Le squelette du lézard

Chers Frères,

ici nous voyons un exemple de mauvaises proportions :

voici devant nous étendu le squelette d'un lézard -

Chers Amis,

à gauche, la queue vers un infini,

à droite, le cou vers un autre -

Chers Camardes,

au milieu quatre pattes, qui au-dessous de l'amas du torse -

se sont enfoncées dans la mule

Bienveillants Citoyens,

la nature ne se trompe pas mais aime les plaisanteries :

ayez amabilité de regarder cette ridicule petite tête -

Mesdames, Messieurs,

une tête pareille ne pouvait rien prévoir

et pour cela c'est une tête d'un reptile mort -

Honorable Assemblée,

trop peu de cerveau, trop d'appétit,

davantage de rêves stupides que de raisonnable frayeur -

Nobles Invités,

De ce point de vue nous sommes dans de meilleures conditions,

la vie est belle et la terre est nôtre -

Excellents Délégués,

le ciel étoilé sous le roseau pensant

la loi morale dedans -

Illustre Commission,

Cela n'a été réussi qu'une fois

et probablement sous un seul soleil -

Supérieur Conseil,

quelles mains adroites

quelles lèvres habiles

combien de têtes sur une épaule -

Culminante Instance,

quelle responsabilité à la place de la queue -

Ses goûts

Montaigne, Descartres, Mallarmé, Valéry, Rilke, Thomas Mann, Swift. Elle aime la peinture et le chant d'Ella Fitzgerald.
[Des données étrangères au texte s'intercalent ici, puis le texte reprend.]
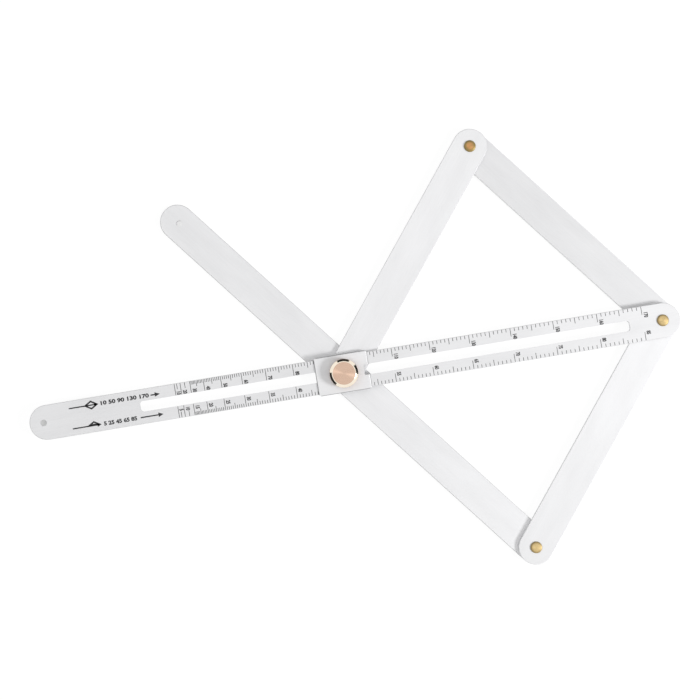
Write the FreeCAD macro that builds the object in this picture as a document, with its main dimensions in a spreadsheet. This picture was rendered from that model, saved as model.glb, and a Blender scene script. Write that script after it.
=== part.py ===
import FreeCAD, Part
import math
import os
import Sketcher

# Angle finder: four flat arms make a rhombus, hinged at one corner on a slotted scale ruler.
# The opposite corner slides along the ruler's slot on a clamp bolt with a plate and a turned knob.
# Frame: +X along the ruler towards the vertex rivet, +Z up, origin under the middle of the ruler.
# All lengths are in millimetres and all angles in degrees.

doc = FreeCAD.newDocument("AngleFinder")

# Driving dimensions: name, value and what it is.
sizes = [
    ("arm_pitch", 160, "pivot to pivot of every linkage arm"),
    ("tail_pitch", 137.5, "clamp pivot to hang hole of the long arm's free end"),
    ("tail_end_reach", 1.5, "hang hole to the centre of the long arm's round free end"),
    ("arm_width", 21.5, "width of the arms"),
    ("arm_thick", 2.0, "thickness of the arms"),
    ("ruler_width", 21.5, "width of the ruler"),
    ("ruler_thick", 2.0, "thickness of the ruler"),
    ("label_land", 60.2, "solid end of the ruler, from its slot to its hang hole"),
    ("far_end_setback", 2.0, "centre of the ruler's round far end to its hang hole"),
    ("hang_hole", 4.0, "diameter of the two hang holes"),
    ("edge_break", 0.3, "chamfer on the edges of the bars"),
    ("rest_half_angle", 51.6, "angle between an arm and the ruler as shown"),
    ("min_half_angle", 5.5, "the same angle with the arms closed"),
    ("max_half_angle", 85, "the same angle with the arms spread"),
    ("slot_width", 6.5, "width of the ruler's slot"),
    ("slot_corner", 1.8, "corner radius of the slot"),
    ("slot_end_gap", 3.3, "room between the bolt and the slot's end at each limit"),
    ("slot_fit", 0.05, "gap on each side of the bolt's flats in the slot"),
    ("pivot_fit", 0.05, "radial gap of every shank in its holes"),
    ("underside", 1.2, "height of the rivet ends and the bolt head under the arms"),
    ("washer_thick", 0.3, "thickness of the friction washers between the bars"),
    ("pivot_washer", 11.0, "outer diameter of the washers at the rivets"),
    ("clamp_washer", 15.0, "outer diameter of the washers at the clamp"),
    ("rivet_shank", 4.4, "diameter of the rivet shanks"),
    ("rivet_head", 7.2, "diameter of the rivet heads"),
    ("rivet_rim", 0.4, "height of the upright rim of a rivet head"),
    ("rivet_rise", 1.1, "height of a rivet head"),
    ("rivet_flat", 5.0, "diameter of the flat top of a rivet head"),
    ("rivet_end", 6.2, "diameter of a rivet's closed end"),
    ("burr_size", 8.4, "outer diameter of the burr washers"),
    ("burr_thick", 0.6, "thickness of the burr washers"),
    ("bolt_head", 13.0, "diameter of the clamp bolt's head"),
    ("bolt_shank", 8.0, "diameter of its round shank"),
    ("bolt_screw", 6.0, "diameter of its screw end"),
    ("bolt_chamfer", 0.4, "chamfer round the bolt's head"),
    ("shoulder_drop", 0.2, "bolt shoulder below the top of the ruler"),
    ("plate_thick", 1.0, "thickness of the slider plate's sheet"),
    ("plate_side_gap", 0.1, "gap between the plate's flanges and the ruler"),
    ("plate_read_end", 15.8, "clamp axis to the plate's reading edge"),
    ("plate_far_end", 17.4, "clamp axis to the plate's far edge"),
    ("plate_corner", 2.0, "corner radius of the plate seen from above"),
    ("flange_depth", 1.6, "height of the plate's flanges below its sheet"),
    ("bend_radius", 0.8, "outer radius of the flanges' bends"),
    ("notch_depth", 3.2, "depth of the notch in the reading edge"),
    ("notch_corner", 0.8, "corner radius of the notch"),
    ("cap_washer", 12.0, "outer diameter of the washer under the knob"),
    ("cap_washer_thick", 0.6, "its thickness"),
    ("knob_size", 17.6, "diameter of the knob"),
    ("knob_height", 5.6, "height of the knob"),
    ("knob_rim", 1.4, "chamfer round the knob's top face"),
    ("knob_top", 1.5, "metal above the knob's blind bore"),
    ("screw_gap", 0.5, "gap between the bolt's end and the bottom of the bore"),
    ("flute_count", 30, "number of grip flutes round the knob"),
    ("flute_depth", 0.4, "depth of a flute"),
    ("flute_width", 0.9, "width of a flute at the knob's outside"),
    ("flute_band", 0.4, "plain band between the flutes and the rim chamfer"),
]

sheet = doc.addObject("Spreadsheet::Sheet", "Sizes")
for row, (alias, number, note) in enumerate(sizes, start=1):
    sheet.set(f"A{row}", note)
    sheet.set(f"B{row}", str(number))
    sheet.setAlias(f"B{row}", alias)

# Places that follow from the driving dimensions.
places = [
    ("end_room", "Sizes.bolt_shank / 2 + Sizes.slot_end_gap"),
    ("slot_near", "2 * Sizes.arm_pitch * cos(Sizes.max_half_angle) - end_room"),
    ("slot_far", "2 * Sizes.arm_pitch * cos(Sizes.min_half_angle) + end_room"),
    ("ruler_pitch", "slot_far + Sizes.label_land"),
    ("ruler_span", "ruler_pitch - Sizes.far_end_setback"),
    ("vertex_x", "ruler_span / 2"),
    ("arm_run", "Sizes.arm_pitch * cos(Sizes.rest_half_angle)"),
    ("arm_rise", "Sizes.arm_pitch * sin(Sizes.rest_half_angle)"),
    ("rivet_x", "vertex_x - arm_run"),
    ("clamp_x", "vertex_x - 2 * arm_run"),
    ("level_one", "Sizes.underside"),
    ("level_two", "level_one + Sizes.arm_thick + Sizes.washer_thick"),
    ("level_three", "level_two + Sizes.arm_thick + Sizes.washer_thick"),
    ("plate_seat", "level_three + Sizes.ruler_thick"),
    ("washer_seat", "plate_seat + Sizes.plate_thick"),
    ("knob_seat", "washer_seat + Sizes.cap_washer_thick"),
    ("screw_end", "knob_seat + Sizes.knob_height - Sizes.knob_top - Sizes.screw_gap"),
    ("two_bars", "2 * Sizes.arm_thick + Sizes.washer_thick"),
    ("three_bars", "two_bars + Sizes.washer_thick + Sizes.ruler_thick"),
    ("flange_inner", "Sizes.ruler_width / 2 + Sizes.plate_side_gap"),
    ("flange_outer", "flange_inner + Sizes.plate_thick"),
    ("flat_half", "Sizes.slot_width / 2 - Sizes.slot_fit"),
]

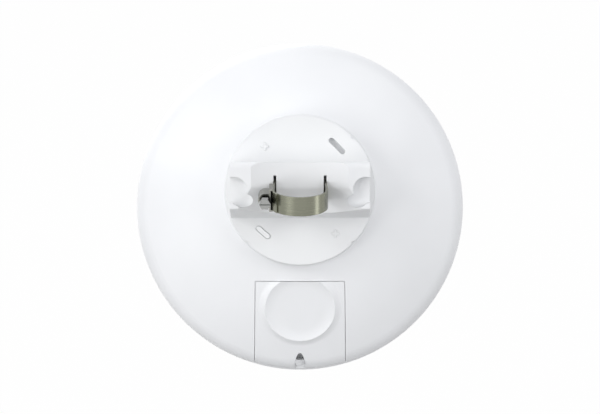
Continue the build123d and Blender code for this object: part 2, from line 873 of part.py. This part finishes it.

Traductrice d'un poète juif et des poètes français des XVI° et XVII° siècle : Agrippa d'Aubigné et Théauphile de Vian.

Ses poésies ont été traduites en 36 langues.

Son œuvre figure dans le programme scolaire polonais.

Son œuvre

"Depuis toujours, mon ambition se limite à écrire un poème de plus."

C'est pourquoi nous vivons (1952)

Questions posées à soi-même (1954)

Appel à Yeti (1957)

Sel (1962)

Cent blagues (1967)

Cas où (1972), véritable chef d’œuvre

Grand nombre (1976)

Les gens sur le pont (1986)

Fin et début (1993)

Les paysages avec un grain de sable (1996)

Moment (2002)

1 commentaire:

philippe ciamous a dit…

Merci pour votre article, à la fois très intéressant et surtout très sensible. Pardon pour tous ces "très". J'ai découvert récemment Wislawa Szymborska avec son poème Possibilités (1997) dans l'ouvrage de Umberto Eco : Vertige de la liste. Votre blog me donne grande envie de la lire - si je la trouve - car j'ai cru comprendre que les traductions sont rares en langue française. La littérature polonaise est incroyablement touchante. Czesław Miłosz, bien sûr. Et pour les contemporains, j'apprécie tout particulièrement Andrej Stasiuk. Pour élargir aux pays de l'Est, je vous recommande le petit condensé du tchèque Jan Zàbrana - Toute une vie - paru il y a quelques années chez Allia. Mais je subodore que vous le connaissez déjà. Encore merci pour ce moment de lecture. Bien amclt.

Philippe Ciamous / ph.ciamous@orange.fr / TITLIV

PS : je viens de recoller mon commentaire dans le bon article sur Wislawa S. (!)